→ What is being asked: Return the lines from the line containing "body -= extrude(Circle(bore_radius), total_height)" through the line containing "obj.parent = empty" exactly. No other line should appear in the answer.
----- Information supplied -----
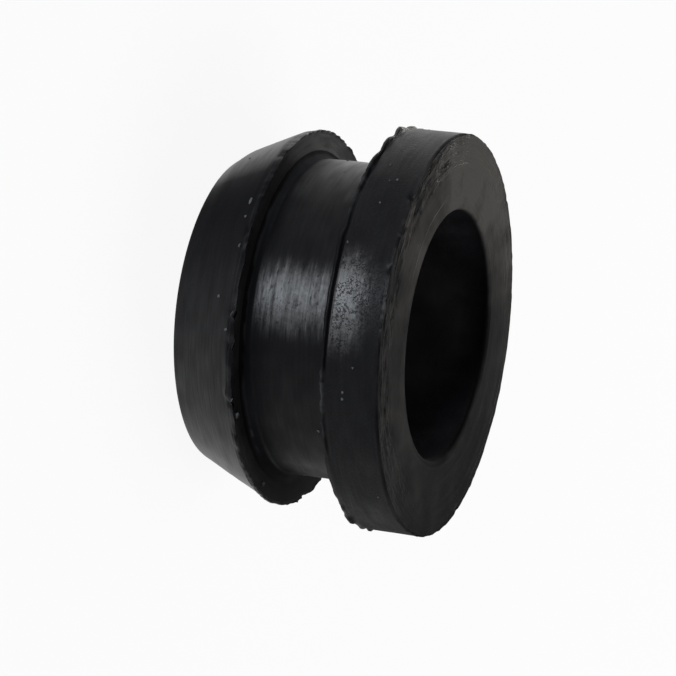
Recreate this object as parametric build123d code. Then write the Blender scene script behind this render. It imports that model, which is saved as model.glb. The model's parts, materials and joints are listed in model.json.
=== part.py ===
from build123d import *

import math
import os

# Rubber grommet that snaps into a wheel rim's valve hole and leaves a smaller hole for the valve.
# It is moulded in one piece: a thick flange, a neck that the rim's sheet closes round, and a barb
# that tapers to the small end. It stands on its small end, with +Z along the bore to the flange.

# Driving dimensions, in millimetres
BORE_DIAMETER = 16.0
NECK_WALL = 2.25
FLANGE_LIP = 2.6
BARB_LIP = 1.9
SMALL_END_WALL = 1.95
FLANGE_THICKNESS = 3.55
GROOVE_WIDTH = 6.3
BARB_LENGTH = 4.85

# Edges as the mould leaves them
NECK_FILLET = 0.5
MOUTH_ROUND = 0.3
FLANGE_EDGE_BREAK = 0.15
SMALL_END_BREAK = 0.25

# Flash left where the mould's halves meet, torn off unevenly. A wave is its count round the
# mould and its phase in radians, and the power leaves a few long tabs on a short fringe.
FLASH_THICKNESS = 0.14
FLASH_LEAST = 0.03
FLASH_MOST = 0.24
FLASH_POWER = 2
FLASH_POINTS = 120
FLANGE_FLASH_WAVES = ((8, 1.5), (12, 1.7), (22, 1.2))
BARB_FLASH_WAVES = ((6, 0.4), (14, 2.1), (20, 4.0))

# The most of a wall or a face that one rounded or broken edge may take
EDGE_SHARE = 0.45

# Radii and heights that follow, with heights from the small end's face
bore_radius = BORE_DIAMETER / 2
neck_radius = bore_radius + NECK_WALL
flange_radius = neck_radius + FLANGE_LIP
barb_radius = neck_radius + BARB_LIP
small_end_radius = bore_radius + SMALL_END_WALL
shoulder_height = BARB_LENGTH
flange_back_height = shoulder_height + GROOVE_WIDTH
total_height = flange_back_height + FLANGE_THICKNESS


def at_most(size, *spans):
    """An edge's size, held to its share of the shortest span that it is cut from."""
    return min(size, EDGE_SHARE * min(spans))


def section():
    """Half of the outer section, still without its bore, with the neck's two corners filleted."""
    outline = Polyline(
        (0, 0),
        (small_end_radius, 0),
        (barb_radius, shoulder_height),
        (neck_radius, shoulder_height),
        (neck_radius, flange_back_height),
        (flange_radius, flange_back_height),
        (flange_radius, total_height),
        (0, total_height),
        close=True,
    )
    face = make_face(outline)
    neck_corners = [v for v in face.vertices() if math.isclose(v.X, neck_radius, abs_tol=1e-6)]
    corner_radius = at_most(NECK_FILLET, GROOVE_WIDTH, BARB_LIP, FLANGE_LIP)
    return Plane.XZ * fillet(neck_corners, corner_radius)


def flash(edge_radius, bottom_height, waves):
    """Thin disc whose rim stands proud of edge_radius by an amount that wanders round the mould."""
    points = []
    for step in range(FLASH_POINTS):
        angle = 2 * math.pi * step / FLASH_POINTS
        swing = sum(math.sin(count * angle + phase) for count, phase in waves) / len(waves)
        share = (0.5 + 0.5 * swing) ** FLASH_POWER
        radius = edge_radius + FLASH_LEAST + (FLASH_MOST - FLASH_LEAST) * share
        points.append((radius * math.cos(angle), radius * math.sin(angle)))
    outline = make_face(Spline(*points, periodic=True))
    return Pos(0, 0, bottom_height) * extrude(outline, FLASH_THICKNESS)


def circle_edge(solid, radius, height):
    """The solid's round edge of this radius at this height."""
    return next(
        edge
        for edge in solid.edges().filter_by(GeomType.CIRCLE)
        if math.isclose(edge.radius, radius, abs_tol=1e-6)
        and math.isclose(edge.arc_center.Z, height, abs_tol=1e-6)
    )


def reducer_grommet():
    """The whole moulding: turned body, broken outer edges, bore, flash and rounded mouths."""
    body = revolve(section(), Axis.Z)
    small_end_edge = circle_edge(body, small_end_radius, 0)
    body = chamfer(small_end_edge, at_most(SMALL_END_BREAK, SMALL_END_WALL, BARB_LENGTH))
    front_edge = circle_edge(body, flange_radius, total_height)
    body = chamfer(front_edge, at_most(FLANGE_EDGE_BREAK, FLANGE_LIP, FLANGE_THICKNESS))
    body += flash(flange_radius, flange_back_height, FLANGE_FLASH_WAVES)
    body += flash(barb_radius, shoulder_height - FLASH_THICKNESS, BARB_FLASH_WAVES)
    body -= extrude(Circle(bore_radius), total_height)
    back_mouth = circle_edge(body, bore_radius, 0)
    body = chamfer(back_mouth, at_most(SMALL_END_BREAK, SMALL_END_WALL, BARB_LENGTH))
    front_mouth = circle_edge(body, bore_radius, total_height)
    return fillet(front_mouth, at_most(MOUTH_ROUND, NECK_WALL, FLANGE_THICKNESS))


os.makedirs("parts", exist_ok=True)
export_step(reducer_grommet(), "parts/reducer_grommet.step")
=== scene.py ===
import json
import math

import bpy
import numpy as np
from mathutils import Matrix, Vector


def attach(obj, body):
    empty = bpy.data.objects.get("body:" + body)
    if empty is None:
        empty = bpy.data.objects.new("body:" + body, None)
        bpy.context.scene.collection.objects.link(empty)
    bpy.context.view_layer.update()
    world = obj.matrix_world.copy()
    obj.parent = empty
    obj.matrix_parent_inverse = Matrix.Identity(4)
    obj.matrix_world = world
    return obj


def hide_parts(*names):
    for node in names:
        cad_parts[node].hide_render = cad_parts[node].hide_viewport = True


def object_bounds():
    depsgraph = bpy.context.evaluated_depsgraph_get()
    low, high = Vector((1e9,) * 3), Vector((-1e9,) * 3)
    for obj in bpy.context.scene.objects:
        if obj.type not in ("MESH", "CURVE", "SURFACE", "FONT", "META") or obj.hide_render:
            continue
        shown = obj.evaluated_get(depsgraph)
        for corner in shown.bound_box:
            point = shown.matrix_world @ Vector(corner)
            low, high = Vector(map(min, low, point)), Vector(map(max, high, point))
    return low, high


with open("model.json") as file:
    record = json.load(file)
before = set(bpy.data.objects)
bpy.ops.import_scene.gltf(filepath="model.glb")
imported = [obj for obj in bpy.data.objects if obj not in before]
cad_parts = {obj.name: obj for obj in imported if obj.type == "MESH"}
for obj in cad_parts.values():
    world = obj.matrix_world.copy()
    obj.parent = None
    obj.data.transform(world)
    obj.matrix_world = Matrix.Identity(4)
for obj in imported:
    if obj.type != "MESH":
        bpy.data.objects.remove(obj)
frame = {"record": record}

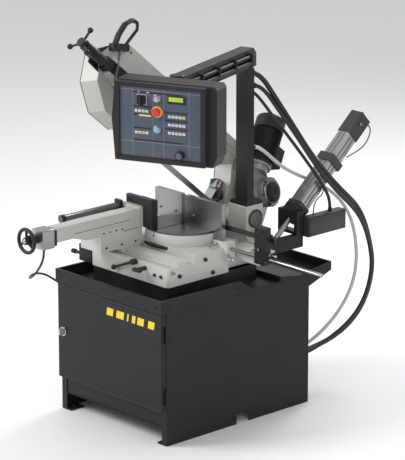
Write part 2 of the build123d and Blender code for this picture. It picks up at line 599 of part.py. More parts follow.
ball_r, ball_reach = 14.0, 72.0
with BuildPart() as tension_handle:
    with BuildSketch(screw_plane.offset(-14)):
        Circle(9)
    extrude(amount=14 + screw_l + 2)
    with BuildSketch(screw_plane.offset(screw_l + gap)):
        Circle(22)
    extrude(amount=30)
    for turn in (20, 140, 260):
        spoke = across * cos(radians(turn)) + normal * sin(radians(turn))
        root = screw_plane.origin + along * (screw_l + 15)
        with BuildSketch(Plane(origin=root, z_dir=spoke)):
            Circle(6)
        extrude(amount=ball_reach)
        with Locations(Plane(origin=root + spoke * ball_reach, z_dir=spoke).location):
            Sphere(ball_r)
write(tension_handle, "tension_handle")

# ---- lifting handle on the bow's tip ---------------------------------------------------------
grip_c = -plate_n - plate_t - 14
with BuildPart() as lift_handle:
    with BuildSketch(bow.offset(-plate_n - plate_t)):
        with Locations((idler_l + 100, high_w - 62)):
            Rectangle(120, 36, rotation=-28)
    extrude(amount=-28)
    grip = [(idler_l + 138, high_w - 72), (idler_l + 128, high_w + 10), (idler_l + 84, high_w + 104),
            (idler_l + 34, high_w + 118), (idler_l + 22, high_w + 84), (idler_l + 66, high_w - 30)]
    with BuildLine(bow.offset(grip_c)) as grip_line:
        FilletPolyline(*grip, radius=16)
    with BuildSketch(Plane(origin=grip_line.line @ 0, z_dir=grip_line.line % 0)):
        Circle(8)
    sweep(path=grip_line.line)
write(lift_handle, "lift_handle")

# ---- blade guides ----------------------------------------------------------------------------
cut = Plane(origin=bow_o, x_dir=along, z_dir=(-1, 0, 0))      # x along, y up in the cut
blade_slot = 2.2
guide_r0 = drive_l + 166                   # end of the rear guide
with BuildPart() as rear_guide:
    with BuildSketch(cut.offset(-30)):
        with BuildLine():
            Polyline((guide_r0, 3), (-28, 3), (-28, 62), (-44, 80), (guide_r0, 80), close=True)
        make_face()
    extrude(amount=60)
    with BuildSketch(cut.offset(-blade_slot / 2)):
        with Locations((-60, 0)):
            Rectangle(90, 2 * (blade_w / 2 + 1))
    extrude(amount=blade_slot, mode=Mode.SUBTRACT)
    with BuildSketch(bow.offset(-26)):                # foot on the bow's inner wall
        with Locations(((guide_r0 - 3.8 - 40) / 2, 100)):
            Rectangle(-40 - guide_r0 + 3.8, 50)
    extrude(amount=48)
write(rear_guide, "rear_guide")

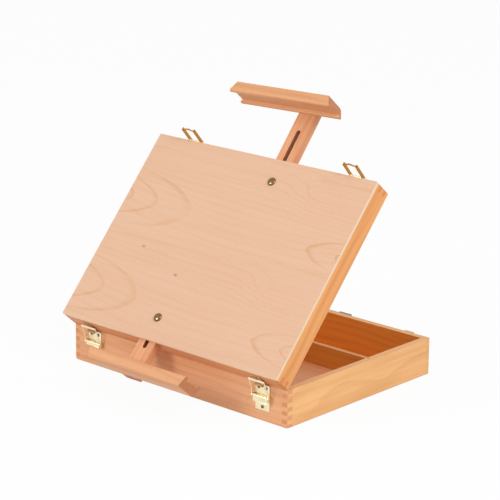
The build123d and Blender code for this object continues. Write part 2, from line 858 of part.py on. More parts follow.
# The handle hangs down: a straight rod through both brackets, closed by a loop with the grip on it
handle_plane = Plane(
    origin=on_plane(rear_face, 0, handle_pivot_z, handle_pivot_out).origin, x_dir=(1, 0, 0), z_dir=(0, 1, 0)
)
rod_end = bracket_inner + bracket_width
with BuildPart() as handle:
    with BuildLine(handle_plane) as rod_path:
        FilletPolyline(
            (-rod_end, 0), (-handle_half_span, 0), (-handle_half_span, handle_reach),
            (handle_half_span, handle_reach), (handle_half_span, 0), (rod_end, 0),
            radius=[handle_rod, handle_bend, handle_bend, handle_rod],
        )
    with BuildSketch(Plane(origin=rod_path.line @ 0, z_dir=rod_path.line % 0)) as rod_section:
        Circle(handle_rod / 2)
    sweep(rod_section.sketch, path=rod_path.line)
    with BuildSketch(side_view(handle_plane)) as straight_section:
        Circle(handle_bar / 2)
    extrude(straight_section.sketch, amount=bracket_inner + handle_rod, both=True)
    grip_half = handle_half_span - handle_bend
    grip_plane = on_plane(handle_plane, 0, handle_reach)
    with BuildSketch(grip_plane) as grip:
        with BuildLine():
            Line((-grip_half, 0), (-grip_half, handle_rod / 2 + grip_shoulder))
            Spline(
                (-grip_half, handle_rod / 2 + grip_shoulder), (-grip_half * 0.6, handle_grip / 2),
                (grip_half * 0.6, handle_grip / 2), (grip_half, handle_rod / 2 + grip_shoulder),
            )
            Line((grip_half, handle_rod / 2 + grip_shoulder), (grip_half, 0))
            Line((grip_half, 0), (-grip_half, 0))
        make_face()
    revolve(grip.sketch, axis=Axis(grip_plane.origin, grip_plane.x_dir))
save(handle, "handle")

with BuildPart() as stay_track:
    side = side_view(Plane(origin=track_plane.origin, x_dir=-track_plane.y_dir, z_dir=track_plane.z_dir))
    raised = track_standoff + track_thickness
    with BuildSketch(side) as section:
        with BuildLine():
            Polyline(
                (track_start - track_foot, 0), (track_start, 0), (track_start, track_standoff),
                (track_end, track_standoff), (track_end, 0), (track_end + track_foot, 0),
                (track_end + track_foot, track_thickness), (track_end + track_thickness, track_thickness),
                (track_end + track_thickness, raised), (track_start - track_thickness, raised),
                (track_start - track_thickness, track_thickness),
                (track_start - track_foot, track_thickness),
                close=True,
            )
        make_face()
    extrude(section.sketch, amount=track_width / 2, both=True)
    with BuildSketch(on_plane(track_plane, z=track_standoff)) as slot:
        with Locations(((slot_first + slot_last) / 2, 0)):
            SlotOverall(slot_last - slot_first, stay_pin_diameter + 2 * stay_pin_play)
    extrude(slot.sketch, amount=track_thickness, mode=Mode.SUBTRACT)
    drill(on_plane(track_plane, z=track_thickness), track_screws, screw_shank, track_thickness)
save(stay_track, "stay_track")

track_screw = round_screw(screw_head, screw_head_height, screw_shank, screw_length + track_thickness)
screw_group(
    "stay_track_screws", track_screw, [on_plane(track_plane, x, y, track_thickness) for x, y in track_screws]
)

stay_outer = stay_face + stay_thickness
with BuildPart() as stay_pivot:
    with BuildSketch(stay_boss_place) as boss:
        Circle(stay_boss_diameter / 2)
    extrude(boss.sketch, amount=stay_face - stay_face_play)
    with BuildSketch(on_plane(stay_boss_place, z=-screw_length)) as pin:
        Circle(stay_pin_diameter / 2)
    extrude(pin.sketch, amount=screw_length + stay_outer + stay_face_play)
    with BuildSketch(on_plane(stay_boss_place, z=stay_outer + stay_face_play)) as head:
        Circle(stay_head_diameter / 2)
    extrude(head.sketch, amount=stay_head_height)
save(stay_pivot, "stay_pivot")

# The strut at rest: from the lid pivot to the pin in the slot
pin_reach = stay_pin_reach(lid_angle)
pin_place = on_plane(track_plane, pin_reach)
strut_run = pin_place.origin - stay_boss_place.origin
strut_plane = Plane(origin=stay_boss_place.origin, x_dir=strut_run, z_dir=(1, 0, 0))

with BuildPart() as stay_arm:
    with BuildSketch(on_plane(strut_plane, z=stay_face)) as strut:
        with Locations((stay_length / 2, 0)):
            SlotCenterToCenter(stay_length, stay_width)
        with Locations((0, 0)):
            Circle(stay_pin_diameter / 2 + bracket_bore_play, mode=Mode.SUBTRACT)
        with Locations((stay_length, 0)):
            Circle(stay_pin_diameter / 2, mode=Mode.SUBTRACT)
    extrude(strut.sketch, amount=stay_thickness)
save(stay_arm, "stay_arm")

head_back = track_standoff - stay_face_play - stay_head_height
pin_tip = stay_outer + thumb_nut_height
with BuildPart() as stay_pin:
    with BuildSketch(on_plane(strut_plane, stay_length, 0, head_back)) as head:
        Circle(stay_head_diameter / 2)
    extrude(head.sketch, amount=stay_head_height)
    with BuildSketch(on_plane(strut_plane, stay_length, 0, head_back)) as shank:
        Circle(stay_pin_diameter / 2)
    extrude(shank.sketch, amount=pin_tip - head_back)
save(stay_pin, "stay_pin")

with BuildPart() as stay_thumb_nut:
    nut_face = on_plane(strut_plane, stay_length, 0, stay_outer + stay_face_play)
    with BuildSketch(nut_face) as knurl:
        Circle(thumb_nut_diameter / 2)
        with PolarLocations(thumb_nut_diameter / 2, thumb_nut_ribs):
            Circle(thumb_nut_rib, mode=Mode.SUBTRACT)
        Circle(stay_pin_diameter / 2 + wing_bore_play, mode=Mode.SUBTRACT)
    extrude(knurl.sketch, amount=thumb_nut_height - stay_face_play)
save(stay_thumb_nut, "stay_thumb_nut")

print("lid pivot", lid_hinge)
print("stay pin reach at rest, shut and open", pin_reach, slot_last, slot_first)
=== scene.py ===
"""Dresses the box easel: wood, plywood, brass and steel, small screws, a stage and the camera.

Every piece is in metres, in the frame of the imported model.
"""

import json
from math import cos, degrees, pi, radians, sin, tau

import bmesh
import bpy
from bpy.props import FloatProperty, FloatVectorProperty, IntProperty, PointerProperty
from mathutils import Matrix, Vector

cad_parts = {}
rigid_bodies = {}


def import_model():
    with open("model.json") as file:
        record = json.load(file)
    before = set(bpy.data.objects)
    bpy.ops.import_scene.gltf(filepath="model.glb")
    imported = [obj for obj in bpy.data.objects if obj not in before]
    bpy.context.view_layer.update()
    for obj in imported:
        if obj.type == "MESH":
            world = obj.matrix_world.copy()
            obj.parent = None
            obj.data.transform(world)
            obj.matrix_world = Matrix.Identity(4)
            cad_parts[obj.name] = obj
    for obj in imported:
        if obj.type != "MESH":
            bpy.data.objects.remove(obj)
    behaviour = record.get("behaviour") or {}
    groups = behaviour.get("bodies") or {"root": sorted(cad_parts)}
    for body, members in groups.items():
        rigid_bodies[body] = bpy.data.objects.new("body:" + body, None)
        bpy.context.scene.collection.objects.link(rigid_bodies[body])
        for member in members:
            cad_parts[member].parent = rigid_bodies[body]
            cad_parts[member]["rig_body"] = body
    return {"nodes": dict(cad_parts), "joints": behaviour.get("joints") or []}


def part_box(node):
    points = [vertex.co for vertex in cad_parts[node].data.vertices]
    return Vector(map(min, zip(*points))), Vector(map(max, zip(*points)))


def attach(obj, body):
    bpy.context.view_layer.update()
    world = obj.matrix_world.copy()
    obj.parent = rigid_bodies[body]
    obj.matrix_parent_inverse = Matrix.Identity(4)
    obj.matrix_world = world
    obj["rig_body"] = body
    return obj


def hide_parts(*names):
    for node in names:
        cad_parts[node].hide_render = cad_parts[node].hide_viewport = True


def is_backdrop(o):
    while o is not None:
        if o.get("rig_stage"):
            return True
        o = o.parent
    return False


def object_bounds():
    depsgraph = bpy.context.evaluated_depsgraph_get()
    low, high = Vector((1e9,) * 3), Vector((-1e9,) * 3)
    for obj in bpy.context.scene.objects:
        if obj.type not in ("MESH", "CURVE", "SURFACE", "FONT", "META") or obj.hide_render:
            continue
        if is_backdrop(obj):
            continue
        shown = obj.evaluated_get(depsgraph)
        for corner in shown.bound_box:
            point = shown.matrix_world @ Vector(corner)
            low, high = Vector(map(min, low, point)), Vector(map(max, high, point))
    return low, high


bl_info = {
    "name": "Box easel",
    "version": (1, 0, 0),
    "blender": (4, 5, 0),
    "location": "View3D > Sidebar > Easel",
    "description": "Finishes the wooden box easel and sets it on a pale floor",
    "category": "Object",
}

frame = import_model()
NODES = frame["nodes"]


def joint_at(name):
    """Where a joint's axis runs."""
    return Vector(next(joint for joint in frame["joints"] if joint["name"] == name)["pos_m"])


def body_of(node):
    """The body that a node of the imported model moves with."""
    return NODES[node]["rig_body"]


HINGE = joint_at("lid_tilt")
LEVEL = Matrix.Identity(3)
QUARTER = Matrix.Rotation(pi / 2, 3, "Z")
UPRIGHT = Matrix.Rotation(pi / 2, 3, "X")
LID_TURN = Matrix.Rotation(radians(49.0), 3, "X")
MAST_TURN = LID_TURN @ Matrix.Rotation(radians(1.75), 3, "Z")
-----
→ Written answer:
    body -= extrude(Circle(bore_radius), total_height)
    back_mouth = circle_edge(body, bore_radius, 0)
    body = chamfer(back_mouth, at_most(SMALL_END_BREAK, SMALL_END_WALL, BARB_LENGTH))
    front_mouth = circle_edge(body, bore_radius, total_height)
    return fillet(front_mouth, at_most(MOUTH_ROUND, NECK_WALL, FLANGE_THICKNESS))


os.makedirs("parts", exist_ok=True)
export_step(reducer_grommet(), "parts/reducer_grommet.step")
=== scene.py ===
import json
import math

import bpy
import numpy as np
from mathutils import Matrix, Vector


def attach(obj, body):
    empty = bpy.data.objects.get("body:" + body)
    if empty is None:
        empty = bpy.data.objects.new("body:" + body, None)
        bpy.context.scene.collection.objects.link(empty)
    bpy.context.view_layer.update()
    world = obj.matrix_world.copy()
    obj.parent = empty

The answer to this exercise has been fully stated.